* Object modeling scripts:
◇ ◇ ◇ ◇
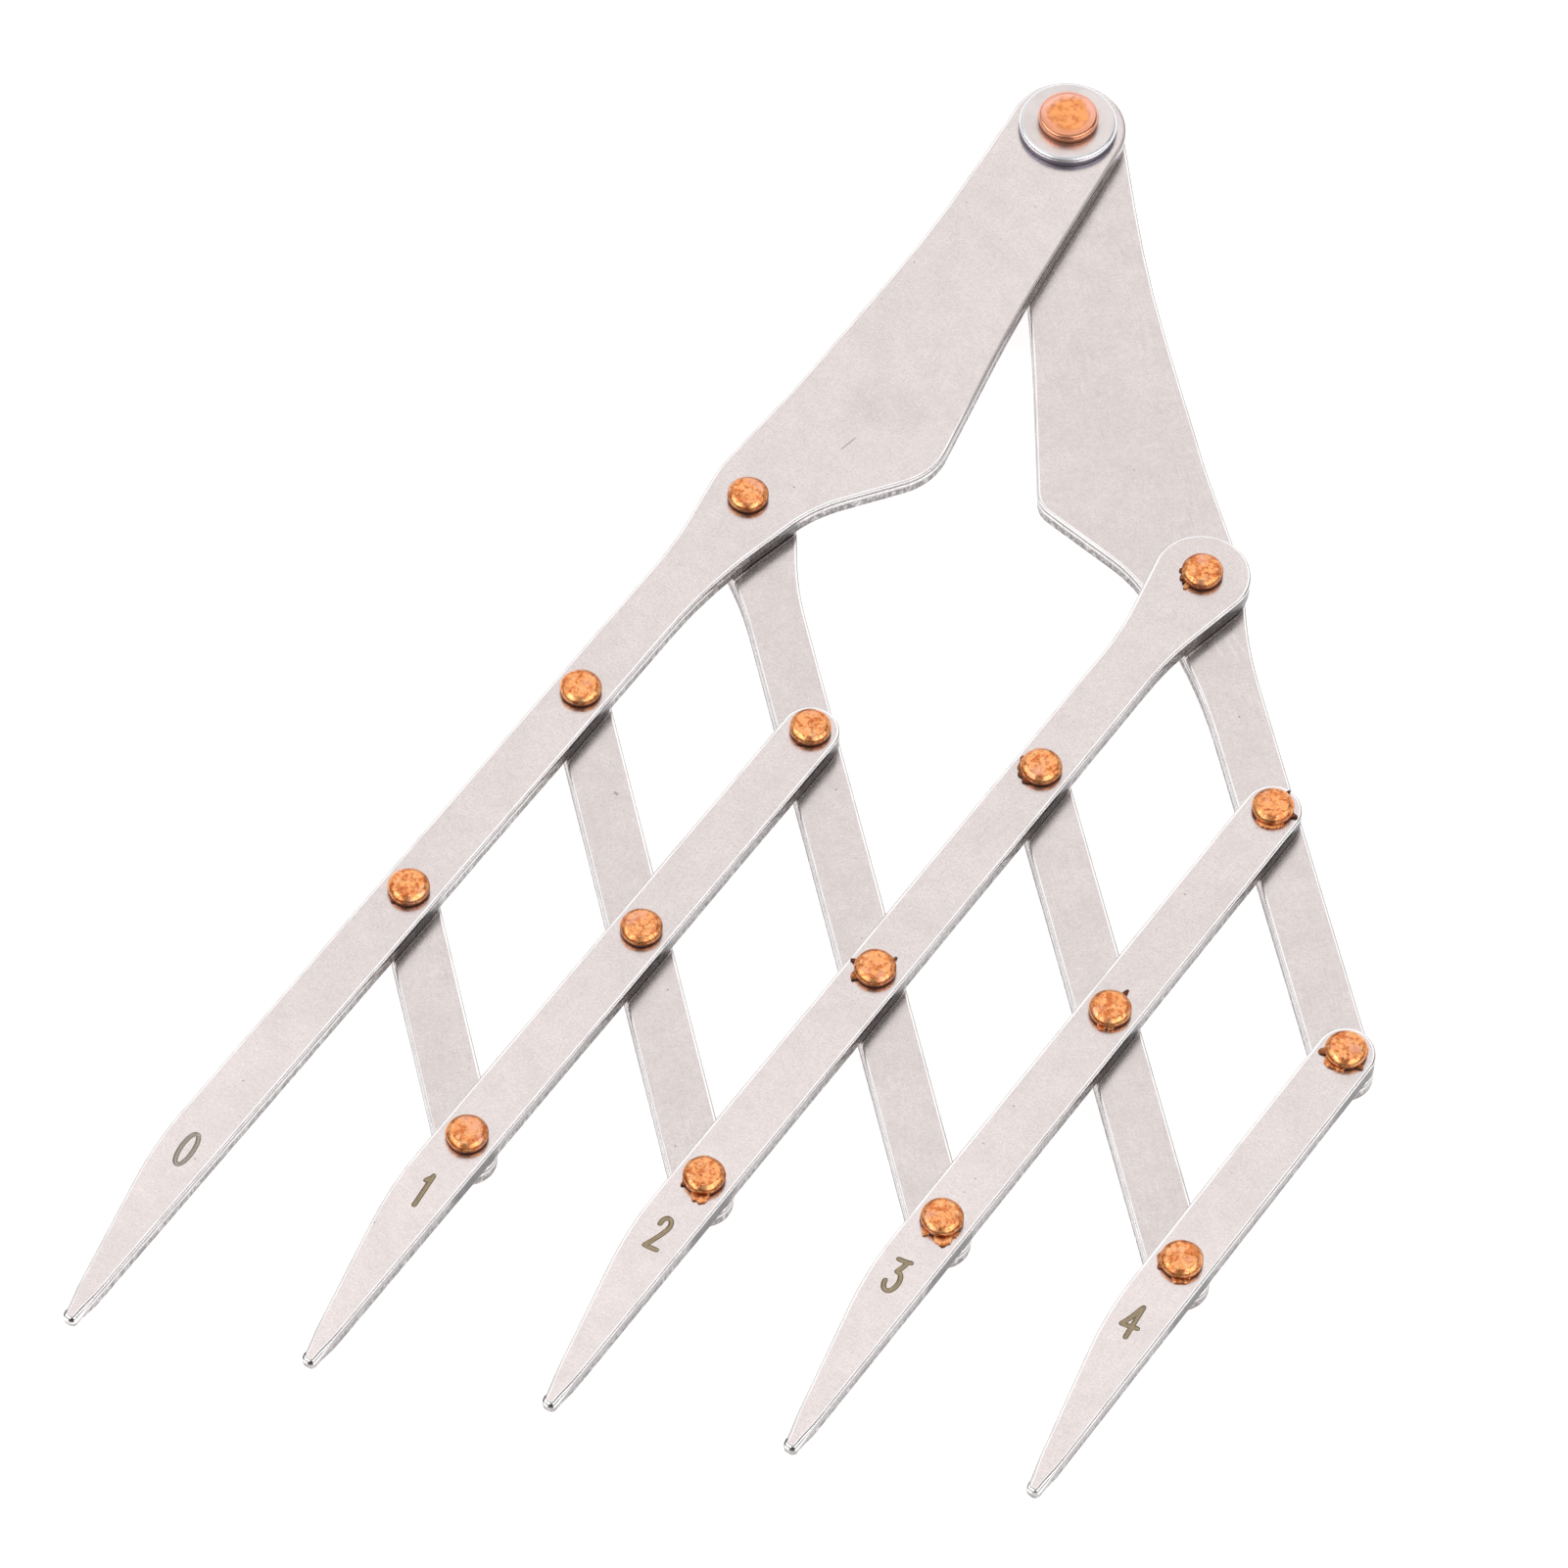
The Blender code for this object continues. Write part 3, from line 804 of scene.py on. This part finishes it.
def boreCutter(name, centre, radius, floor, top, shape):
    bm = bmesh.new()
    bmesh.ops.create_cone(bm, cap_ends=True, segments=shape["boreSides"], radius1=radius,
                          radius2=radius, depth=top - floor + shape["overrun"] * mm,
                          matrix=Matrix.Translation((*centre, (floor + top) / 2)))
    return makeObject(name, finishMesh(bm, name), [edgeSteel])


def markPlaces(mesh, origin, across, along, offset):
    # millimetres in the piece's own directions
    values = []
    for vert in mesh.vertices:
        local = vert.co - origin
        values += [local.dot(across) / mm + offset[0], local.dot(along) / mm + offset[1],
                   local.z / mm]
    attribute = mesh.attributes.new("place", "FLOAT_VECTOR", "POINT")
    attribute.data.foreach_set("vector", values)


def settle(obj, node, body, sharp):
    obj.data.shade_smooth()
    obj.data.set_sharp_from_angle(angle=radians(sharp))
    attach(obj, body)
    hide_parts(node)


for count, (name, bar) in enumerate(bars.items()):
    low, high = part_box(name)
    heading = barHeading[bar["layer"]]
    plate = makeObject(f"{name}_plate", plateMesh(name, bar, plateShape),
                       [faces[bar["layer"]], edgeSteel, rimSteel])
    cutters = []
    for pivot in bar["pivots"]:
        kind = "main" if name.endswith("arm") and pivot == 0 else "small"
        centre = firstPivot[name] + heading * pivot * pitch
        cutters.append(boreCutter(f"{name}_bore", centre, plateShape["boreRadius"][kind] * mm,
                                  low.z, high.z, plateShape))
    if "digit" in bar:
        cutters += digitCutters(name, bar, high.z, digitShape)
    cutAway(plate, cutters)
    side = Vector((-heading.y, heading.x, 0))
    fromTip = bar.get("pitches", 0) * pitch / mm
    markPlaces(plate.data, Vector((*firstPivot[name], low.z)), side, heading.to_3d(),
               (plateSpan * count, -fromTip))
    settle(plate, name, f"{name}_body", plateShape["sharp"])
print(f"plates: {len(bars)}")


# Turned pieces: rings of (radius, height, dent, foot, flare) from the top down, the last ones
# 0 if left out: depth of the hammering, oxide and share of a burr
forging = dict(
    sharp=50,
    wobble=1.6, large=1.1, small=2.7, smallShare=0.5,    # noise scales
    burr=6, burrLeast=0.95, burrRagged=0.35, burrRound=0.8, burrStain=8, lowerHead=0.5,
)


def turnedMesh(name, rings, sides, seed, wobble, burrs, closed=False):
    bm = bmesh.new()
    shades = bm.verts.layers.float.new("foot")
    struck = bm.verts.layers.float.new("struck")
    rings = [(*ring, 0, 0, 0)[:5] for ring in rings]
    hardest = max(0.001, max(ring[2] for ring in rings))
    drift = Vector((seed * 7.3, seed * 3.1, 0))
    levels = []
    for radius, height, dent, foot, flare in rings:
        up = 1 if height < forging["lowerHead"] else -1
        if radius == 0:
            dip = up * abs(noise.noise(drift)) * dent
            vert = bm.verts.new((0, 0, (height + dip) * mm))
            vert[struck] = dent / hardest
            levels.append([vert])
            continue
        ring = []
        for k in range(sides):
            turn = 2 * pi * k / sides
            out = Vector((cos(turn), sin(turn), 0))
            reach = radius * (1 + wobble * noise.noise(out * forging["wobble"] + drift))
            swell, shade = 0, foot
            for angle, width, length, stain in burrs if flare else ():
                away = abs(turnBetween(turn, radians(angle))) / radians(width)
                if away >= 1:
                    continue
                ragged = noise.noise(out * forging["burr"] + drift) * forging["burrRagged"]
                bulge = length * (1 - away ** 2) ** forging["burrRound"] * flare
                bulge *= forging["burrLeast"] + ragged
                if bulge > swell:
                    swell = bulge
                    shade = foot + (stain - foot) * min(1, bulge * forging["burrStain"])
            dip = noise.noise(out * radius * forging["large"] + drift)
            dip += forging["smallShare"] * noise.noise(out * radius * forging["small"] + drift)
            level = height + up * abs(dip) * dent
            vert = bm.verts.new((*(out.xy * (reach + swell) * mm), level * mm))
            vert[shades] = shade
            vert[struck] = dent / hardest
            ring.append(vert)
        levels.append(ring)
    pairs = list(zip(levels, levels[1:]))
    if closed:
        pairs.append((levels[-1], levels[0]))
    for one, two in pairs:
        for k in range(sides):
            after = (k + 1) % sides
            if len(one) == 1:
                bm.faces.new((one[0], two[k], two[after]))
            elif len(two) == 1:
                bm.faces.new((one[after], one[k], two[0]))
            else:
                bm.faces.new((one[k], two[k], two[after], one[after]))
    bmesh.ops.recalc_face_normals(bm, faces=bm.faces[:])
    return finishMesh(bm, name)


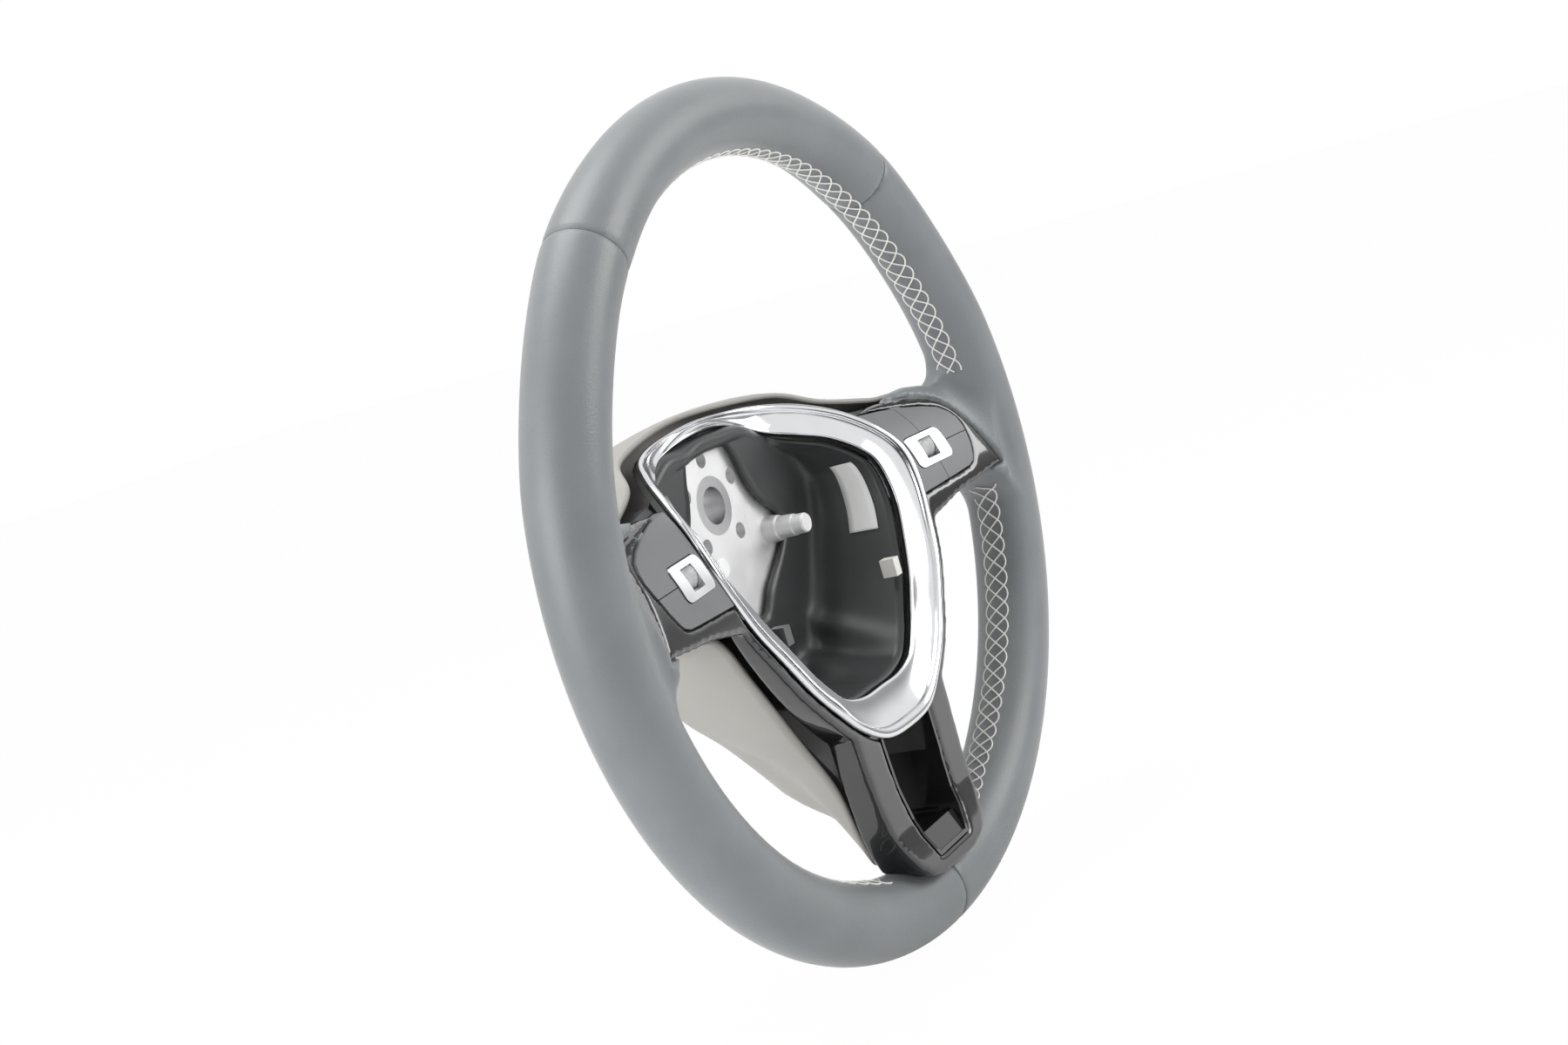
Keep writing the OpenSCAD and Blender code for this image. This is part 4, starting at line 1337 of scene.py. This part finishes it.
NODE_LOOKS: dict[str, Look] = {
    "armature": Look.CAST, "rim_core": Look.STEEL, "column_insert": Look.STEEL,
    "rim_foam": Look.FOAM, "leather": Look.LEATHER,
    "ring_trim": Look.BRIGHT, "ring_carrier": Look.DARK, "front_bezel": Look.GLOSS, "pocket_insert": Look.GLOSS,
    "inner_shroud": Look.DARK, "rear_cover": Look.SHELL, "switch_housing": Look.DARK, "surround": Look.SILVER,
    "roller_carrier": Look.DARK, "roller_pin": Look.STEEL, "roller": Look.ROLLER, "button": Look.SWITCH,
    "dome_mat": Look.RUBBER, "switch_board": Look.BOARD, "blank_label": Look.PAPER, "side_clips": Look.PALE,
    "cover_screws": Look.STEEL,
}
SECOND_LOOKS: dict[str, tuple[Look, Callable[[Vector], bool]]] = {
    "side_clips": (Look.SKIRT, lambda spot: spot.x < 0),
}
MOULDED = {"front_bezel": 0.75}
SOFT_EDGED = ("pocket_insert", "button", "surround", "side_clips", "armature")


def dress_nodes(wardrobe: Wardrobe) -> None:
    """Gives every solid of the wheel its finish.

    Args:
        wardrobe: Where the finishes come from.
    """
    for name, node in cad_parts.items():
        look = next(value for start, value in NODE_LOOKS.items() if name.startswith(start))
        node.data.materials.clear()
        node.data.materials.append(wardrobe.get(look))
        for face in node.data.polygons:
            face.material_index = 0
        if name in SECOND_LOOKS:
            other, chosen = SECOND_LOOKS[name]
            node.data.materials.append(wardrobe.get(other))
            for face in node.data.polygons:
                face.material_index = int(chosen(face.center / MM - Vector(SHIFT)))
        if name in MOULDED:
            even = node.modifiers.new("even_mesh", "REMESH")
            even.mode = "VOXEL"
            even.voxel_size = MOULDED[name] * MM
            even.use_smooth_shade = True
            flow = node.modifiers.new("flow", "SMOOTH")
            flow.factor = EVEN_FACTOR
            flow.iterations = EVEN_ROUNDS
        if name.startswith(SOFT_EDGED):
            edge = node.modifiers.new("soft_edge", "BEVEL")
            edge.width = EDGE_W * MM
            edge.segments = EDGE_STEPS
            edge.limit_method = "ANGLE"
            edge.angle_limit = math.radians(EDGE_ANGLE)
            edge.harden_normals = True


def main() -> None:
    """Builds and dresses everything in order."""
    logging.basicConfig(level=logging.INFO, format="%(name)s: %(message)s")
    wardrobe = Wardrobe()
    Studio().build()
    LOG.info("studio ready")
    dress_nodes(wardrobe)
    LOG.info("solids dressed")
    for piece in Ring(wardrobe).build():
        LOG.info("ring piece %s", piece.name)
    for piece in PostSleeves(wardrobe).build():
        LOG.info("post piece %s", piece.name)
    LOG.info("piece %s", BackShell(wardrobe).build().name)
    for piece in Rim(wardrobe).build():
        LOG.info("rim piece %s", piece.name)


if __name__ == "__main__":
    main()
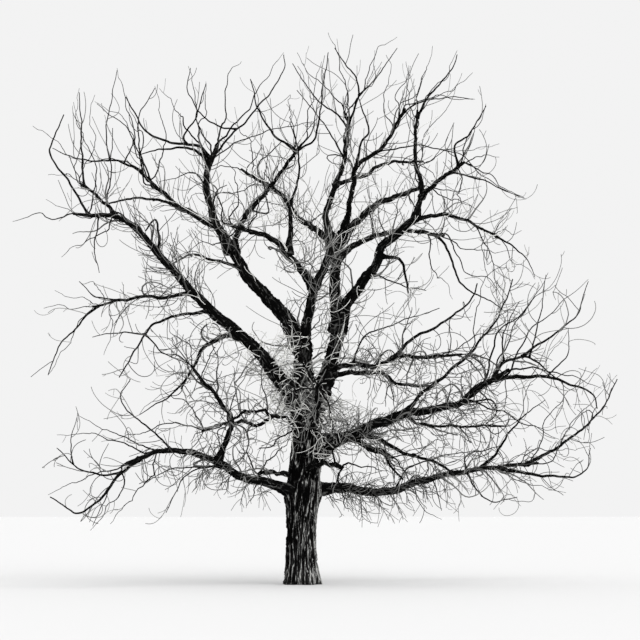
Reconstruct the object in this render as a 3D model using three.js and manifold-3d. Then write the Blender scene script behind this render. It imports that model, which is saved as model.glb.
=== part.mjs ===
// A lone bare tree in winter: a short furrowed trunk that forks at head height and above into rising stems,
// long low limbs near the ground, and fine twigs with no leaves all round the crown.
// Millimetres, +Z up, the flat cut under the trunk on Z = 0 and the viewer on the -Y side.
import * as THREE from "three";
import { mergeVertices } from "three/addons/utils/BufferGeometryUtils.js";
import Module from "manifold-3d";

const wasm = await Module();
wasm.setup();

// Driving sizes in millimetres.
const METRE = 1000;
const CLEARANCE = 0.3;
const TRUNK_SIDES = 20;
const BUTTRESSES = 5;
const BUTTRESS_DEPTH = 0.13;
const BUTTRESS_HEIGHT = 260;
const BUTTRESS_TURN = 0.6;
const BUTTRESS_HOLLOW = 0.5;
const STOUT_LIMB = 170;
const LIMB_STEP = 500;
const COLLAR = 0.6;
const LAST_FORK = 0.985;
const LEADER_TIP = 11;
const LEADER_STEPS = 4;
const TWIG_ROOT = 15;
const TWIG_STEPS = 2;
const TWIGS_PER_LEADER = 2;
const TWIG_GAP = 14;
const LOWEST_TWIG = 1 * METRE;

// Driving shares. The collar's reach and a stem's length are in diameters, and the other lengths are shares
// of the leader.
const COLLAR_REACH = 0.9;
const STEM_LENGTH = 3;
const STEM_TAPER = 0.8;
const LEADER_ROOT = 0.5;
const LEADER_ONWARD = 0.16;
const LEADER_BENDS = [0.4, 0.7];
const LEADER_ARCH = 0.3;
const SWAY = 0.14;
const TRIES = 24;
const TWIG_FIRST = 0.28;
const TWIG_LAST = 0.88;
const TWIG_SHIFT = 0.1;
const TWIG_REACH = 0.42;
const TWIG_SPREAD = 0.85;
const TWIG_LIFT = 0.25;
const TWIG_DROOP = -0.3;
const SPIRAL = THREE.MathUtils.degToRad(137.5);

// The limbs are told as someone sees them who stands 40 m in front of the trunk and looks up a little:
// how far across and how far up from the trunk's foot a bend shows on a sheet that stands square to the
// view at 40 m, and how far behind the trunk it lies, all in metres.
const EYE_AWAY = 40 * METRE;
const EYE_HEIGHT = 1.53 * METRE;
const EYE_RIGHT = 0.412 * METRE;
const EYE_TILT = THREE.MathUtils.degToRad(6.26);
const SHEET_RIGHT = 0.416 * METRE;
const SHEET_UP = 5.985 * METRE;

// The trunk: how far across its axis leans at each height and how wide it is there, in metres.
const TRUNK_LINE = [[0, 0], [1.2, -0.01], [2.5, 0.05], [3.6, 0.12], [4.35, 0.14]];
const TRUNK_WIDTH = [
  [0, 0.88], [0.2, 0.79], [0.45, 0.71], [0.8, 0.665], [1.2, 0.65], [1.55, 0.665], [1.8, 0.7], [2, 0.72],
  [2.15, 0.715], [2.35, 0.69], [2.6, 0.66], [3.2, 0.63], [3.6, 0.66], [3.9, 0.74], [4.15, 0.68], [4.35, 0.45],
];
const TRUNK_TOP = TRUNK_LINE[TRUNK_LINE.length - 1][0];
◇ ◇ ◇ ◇
* To be done: Verbatim output is expected for the lines from the start of the data to the line in which "return makeObject(name, finishMesh(bm, name), [edgeSteel])" appears, both included.

* Result below:
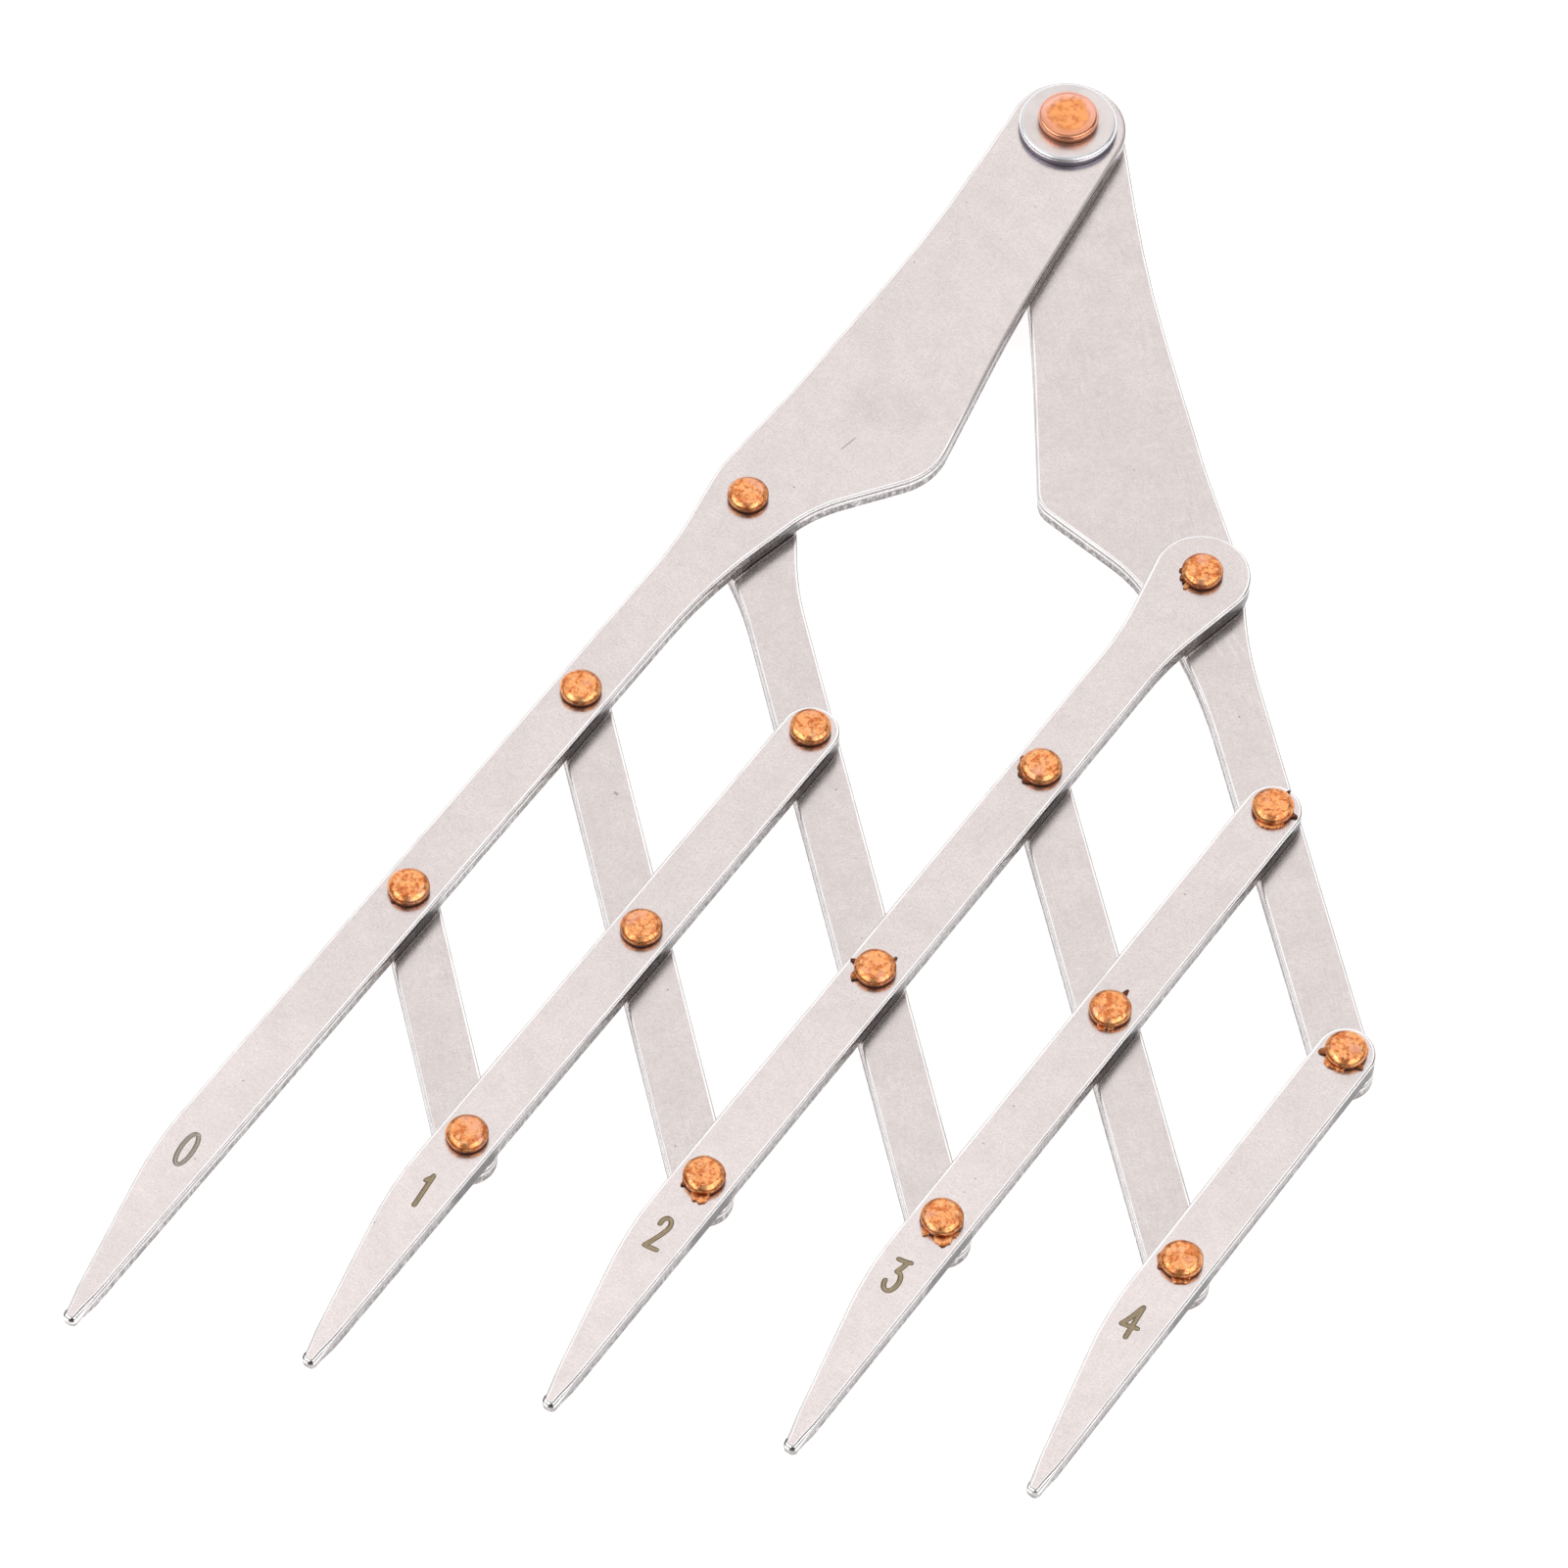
The Blender code for this object continues. Write part 3, from line 804 of scene.py on. This part finishes it.
def boreCutter(name, centre, radius, floor, top, shape):
    bm = bmesh.new()
    bmesh.ops.create_cone(bm, cap_ends=True, segments=shape["boreSides"], radius1=radius,
                          radius2=radius, depth=top - floor + shape["overrun"] * mm,
                          matrix=Matrix.Translation((*centre, (floor + top) / 2)))
    return makeObject(name, finishMesh(bm, name), [edgeSteel])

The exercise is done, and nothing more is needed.